I used to skip school sometimes to watch the morning mix on VH1 and MTV (back when they used to play music videos on their stations, oh how they've changed). Music from the 90s was a definitive part of my childhood and adolescence. I feel it only fitting, and yet for some inexplicable, odd reason as well, that I should take a short trip down memory lane not even a decade later to recount my favorite things about the 90s in music, movies, and fashion. Heck I'll even do a top ten countdown of sorts:


#10. Don't Tell Mom the Babysitter's Dead.

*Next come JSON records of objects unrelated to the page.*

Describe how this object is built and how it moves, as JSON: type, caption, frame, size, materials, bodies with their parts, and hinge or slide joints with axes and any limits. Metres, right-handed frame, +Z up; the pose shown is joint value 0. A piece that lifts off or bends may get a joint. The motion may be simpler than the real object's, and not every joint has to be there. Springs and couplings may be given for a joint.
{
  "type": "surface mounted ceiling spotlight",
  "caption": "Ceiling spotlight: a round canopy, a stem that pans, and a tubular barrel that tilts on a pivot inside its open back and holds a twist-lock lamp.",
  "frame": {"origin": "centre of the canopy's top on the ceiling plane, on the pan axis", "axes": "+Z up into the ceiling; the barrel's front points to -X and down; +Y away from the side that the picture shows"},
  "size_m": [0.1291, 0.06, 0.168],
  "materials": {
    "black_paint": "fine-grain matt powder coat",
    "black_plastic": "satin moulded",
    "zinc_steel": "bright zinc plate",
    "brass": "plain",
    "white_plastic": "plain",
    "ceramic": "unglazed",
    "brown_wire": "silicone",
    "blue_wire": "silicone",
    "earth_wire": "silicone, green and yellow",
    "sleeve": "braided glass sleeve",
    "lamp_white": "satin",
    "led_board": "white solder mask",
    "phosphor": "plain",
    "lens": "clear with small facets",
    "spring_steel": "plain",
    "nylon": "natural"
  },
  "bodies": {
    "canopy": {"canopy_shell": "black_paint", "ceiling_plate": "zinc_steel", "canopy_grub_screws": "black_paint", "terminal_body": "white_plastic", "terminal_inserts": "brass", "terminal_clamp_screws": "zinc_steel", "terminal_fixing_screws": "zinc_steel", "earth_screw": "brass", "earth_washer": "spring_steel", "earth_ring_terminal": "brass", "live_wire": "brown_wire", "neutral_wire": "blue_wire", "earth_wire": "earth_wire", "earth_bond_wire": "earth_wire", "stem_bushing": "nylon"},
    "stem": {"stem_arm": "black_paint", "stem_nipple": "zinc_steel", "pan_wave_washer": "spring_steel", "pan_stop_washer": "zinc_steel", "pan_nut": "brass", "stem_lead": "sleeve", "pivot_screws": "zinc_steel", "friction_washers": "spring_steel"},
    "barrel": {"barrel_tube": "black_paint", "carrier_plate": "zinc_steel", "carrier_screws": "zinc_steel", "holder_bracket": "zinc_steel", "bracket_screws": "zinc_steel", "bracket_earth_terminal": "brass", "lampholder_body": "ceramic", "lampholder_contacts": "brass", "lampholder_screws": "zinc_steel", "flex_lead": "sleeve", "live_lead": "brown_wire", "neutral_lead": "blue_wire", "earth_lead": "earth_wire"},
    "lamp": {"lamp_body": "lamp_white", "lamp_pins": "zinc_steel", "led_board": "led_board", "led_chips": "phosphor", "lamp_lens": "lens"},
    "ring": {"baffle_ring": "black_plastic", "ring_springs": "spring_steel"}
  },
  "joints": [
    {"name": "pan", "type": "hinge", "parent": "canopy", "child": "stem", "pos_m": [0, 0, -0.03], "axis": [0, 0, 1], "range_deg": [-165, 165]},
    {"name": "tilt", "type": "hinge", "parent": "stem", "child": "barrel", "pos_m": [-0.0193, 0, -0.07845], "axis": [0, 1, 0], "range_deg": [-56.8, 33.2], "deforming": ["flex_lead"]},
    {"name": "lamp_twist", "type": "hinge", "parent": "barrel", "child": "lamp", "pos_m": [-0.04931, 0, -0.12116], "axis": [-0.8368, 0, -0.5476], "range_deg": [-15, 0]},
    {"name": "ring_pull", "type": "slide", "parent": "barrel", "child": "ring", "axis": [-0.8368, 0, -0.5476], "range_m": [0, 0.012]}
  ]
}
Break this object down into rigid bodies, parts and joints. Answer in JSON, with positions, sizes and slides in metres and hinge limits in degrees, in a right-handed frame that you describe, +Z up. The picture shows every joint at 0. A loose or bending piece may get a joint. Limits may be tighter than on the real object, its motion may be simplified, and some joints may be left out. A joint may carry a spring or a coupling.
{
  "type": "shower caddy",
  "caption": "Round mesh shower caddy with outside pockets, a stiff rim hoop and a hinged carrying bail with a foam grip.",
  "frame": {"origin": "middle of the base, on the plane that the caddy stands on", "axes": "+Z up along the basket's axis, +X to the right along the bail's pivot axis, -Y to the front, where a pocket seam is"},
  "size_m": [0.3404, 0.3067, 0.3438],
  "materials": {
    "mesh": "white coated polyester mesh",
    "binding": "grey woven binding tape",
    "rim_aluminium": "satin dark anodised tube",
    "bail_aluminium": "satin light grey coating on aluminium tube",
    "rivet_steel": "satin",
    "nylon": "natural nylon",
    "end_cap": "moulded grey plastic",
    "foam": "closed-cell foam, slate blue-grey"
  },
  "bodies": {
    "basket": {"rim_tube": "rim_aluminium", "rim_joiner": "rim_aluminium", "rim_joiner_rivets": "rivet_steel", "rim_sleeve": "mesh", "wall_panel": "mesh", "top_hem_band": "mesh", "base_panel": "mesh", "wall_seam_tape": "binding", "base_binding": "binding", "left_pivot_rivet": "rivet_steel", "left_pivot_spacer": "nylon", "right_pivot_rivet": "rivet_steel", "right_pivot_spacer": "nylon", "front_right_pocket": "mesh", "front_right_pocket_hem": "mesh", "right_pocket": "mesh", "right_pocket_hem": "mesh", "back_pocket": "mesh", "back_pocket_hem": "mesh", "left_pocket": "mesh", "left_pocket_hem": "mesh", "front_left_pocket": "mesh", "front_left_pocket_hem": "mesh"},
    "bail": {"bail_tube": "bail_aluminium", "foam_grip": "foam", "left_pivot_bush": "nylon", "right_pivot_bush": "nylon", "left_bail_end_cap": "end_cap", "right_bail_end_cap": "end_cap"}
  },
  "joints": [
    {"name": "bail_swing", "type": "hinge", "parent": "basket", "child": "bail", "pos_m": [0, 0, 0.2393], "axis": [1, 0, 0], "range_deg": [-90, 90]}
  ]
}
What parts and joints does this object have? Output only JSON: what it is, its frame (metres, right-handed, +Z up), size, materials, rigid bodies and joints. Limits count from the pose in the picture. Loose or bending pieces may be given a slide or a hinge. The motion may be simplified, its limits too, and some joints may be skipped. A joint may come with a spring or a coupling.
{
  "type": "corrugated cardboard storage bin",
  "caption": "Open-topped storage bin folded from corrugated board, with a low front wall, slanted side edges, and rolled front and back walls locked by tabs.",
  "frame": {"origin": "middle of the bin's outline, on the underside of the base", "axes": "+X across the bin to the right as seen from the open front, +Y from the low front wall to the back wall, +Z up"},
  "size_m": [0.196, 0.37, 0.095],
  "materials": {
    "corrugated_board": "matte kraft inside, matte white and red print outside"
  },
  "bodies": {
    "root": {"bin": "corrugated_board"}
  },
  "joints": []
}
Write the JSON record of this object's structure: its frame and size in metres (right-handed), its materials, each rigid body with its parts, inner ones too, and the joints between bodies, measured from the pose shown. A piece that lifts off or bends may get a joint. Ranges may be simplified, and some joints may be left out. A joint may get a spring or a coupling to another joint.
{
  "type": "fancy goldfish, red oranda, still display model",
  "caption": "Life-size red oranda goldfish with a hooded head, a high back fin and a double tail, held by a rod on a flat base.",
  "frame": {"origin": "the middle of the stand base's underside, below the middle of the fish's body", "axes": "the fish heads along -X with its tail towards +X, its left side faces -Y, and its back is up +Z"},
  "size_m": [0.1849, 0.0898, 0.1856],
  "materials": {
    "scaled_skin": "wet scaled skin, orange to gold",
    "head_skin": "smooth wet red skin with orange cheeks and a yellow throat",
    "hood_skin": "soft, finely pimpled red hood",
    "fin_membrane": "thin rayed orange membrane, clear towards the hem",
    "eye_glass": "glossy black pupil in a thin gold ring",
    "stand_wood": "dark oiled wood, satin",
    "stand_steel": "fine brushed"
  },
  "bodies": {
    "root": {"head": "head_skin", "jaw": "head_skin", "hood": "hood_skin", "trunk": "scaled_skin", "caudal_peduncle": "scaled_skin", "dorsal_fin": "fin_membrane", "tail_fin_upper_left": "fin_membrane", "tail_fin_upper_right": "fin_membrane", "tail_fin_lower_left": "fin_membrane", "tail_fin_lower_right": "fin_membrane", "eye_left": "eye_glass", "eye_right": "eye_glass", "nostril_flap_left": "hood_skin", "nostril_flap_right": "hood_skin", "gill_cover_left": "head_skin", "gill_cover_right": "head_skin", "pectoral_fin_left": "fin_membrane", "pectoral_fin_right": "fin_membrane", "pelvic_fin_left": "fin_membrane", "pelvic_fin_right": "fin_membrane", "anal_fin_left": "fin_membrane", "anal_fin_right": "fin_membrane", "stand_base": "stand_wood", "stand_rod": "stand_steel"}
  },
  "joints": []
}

Don't get me wrong, this isn't an Academy Award-winning movie of any kind, or even a movie that would make my top list of favorite movies of all time. It is, however, an entertaining movie that perhaps embodies what was so off-guard about the 90s. You have wonderful Christina Applegate of (how could you forget) "Married with Children" fame cast in a light of which you have never seen before (i.e acting smart and responsible). You have a number of other young, teenaged actors (most, if not all of which never really amounted to anything in the film industry, though this is besides the point). With a cast dominated by young actors taking on leading roles and adult situations, the movie seemed to me quite novel at the time. I guess being a kid myself at the time, I probably felt a bit empowered by the movie. Never before had I seen kids like myself put in charge, outsmarting the adults, and succeeding at it. Ok, maybe in Home Alone and Blank Check, but I think those movies came out later.